História de África: A figura da Rainha Nzinga realçada, mais uma vez, em Paris

Este destaque foi feito no último número da revista bilingue “Latitudes. Cahiers Lusophones”, publicação editada na capital francesa. O relevo sobre a Dupla Soberana foi efectuado graças a uma notável resenha do prolífico historiador angolano, Simao Souindoula, da obra “Njinga, Reine d’ Angola.

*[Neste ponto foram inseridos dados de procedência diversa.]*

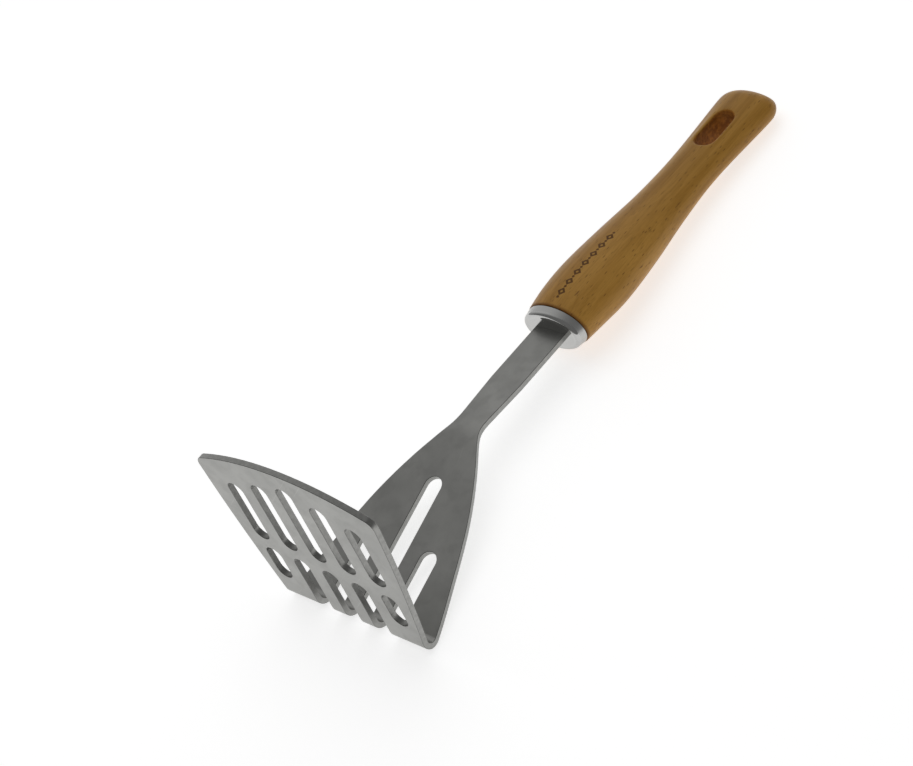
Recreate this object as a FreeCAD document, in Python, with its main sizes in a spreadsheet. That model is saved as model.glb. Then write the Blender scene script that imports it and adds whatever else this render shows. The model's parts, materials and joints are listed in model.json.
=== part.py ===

La relation d’ Antonio Cavazzi de Montecuccolo (1687) e a reprodução, na contra-capa, do magnifico pseudo-retrato da “Queen Warrior”, realizada, em 1830, pelo desenhador do Hexágono, Achille Deveria.

 A fim de chamar a atenção dos leitores sobre a recensão da preciosa relação do capuchinho italiano e a outras contribuições, o editor da revista mencionou, na capa da revista, nomes do especialista angolano ao lado de estudiosos do mundo lusófono tais como o português Pires Laranjeira ou o moçambicano Mia Couto.
Nesta resenha, redigida em francês, o perito angolano da UNESCO põe em relevo a principal característica da crónica de Fra Giovanni, publicada, recentemente em Paris, numa versão tirada, ad litteram, do manuscrito original do confessor da “Ngola” do Ndongo (1623) e da Matamba (1630), “hand written” perdido, durante quase três séculos, e que foi reencontrado, anos atrás, na cidade italiana de Modene, na biblioteca da família Araldi.
Simao Souindoula indica as principais articulações do “manoscritti” traduzido e comentado por Xavier de Castro e Alix du Cheyron d’Abzac, os importantes documentos históricos bem elucidativos, anexados, tais como a famosa carta da “Regina Ginga” endereçada ao Governador da Colónia de Angola, Dom Luís Martins de Sousa Chicorro, as iconografias reproduzidas, os mapas inseridos, o quadro cronológico da evolução dos acontecimentos na região e as esclarecedoras notas dos editores.
O memorialista aponta as causas das reservas emitidas, as supressões decididas e o atraso registado na publicação da relação de Cavazzi, no século XVII, pela Propaganda Fide.
Ele traça um perfil intelectual e psicológico do padre italiano, que a inteligente Kiluanje de Matamba utilizou na sua luta psicológica contra a cancerosa Colónia de Angola.
Enfim, Souindoula aponta o contributo da publicação da Relação, não amputada, do capuchinho que permite de apreciar com mais dados, a personalidade da Nzinga van Matamba.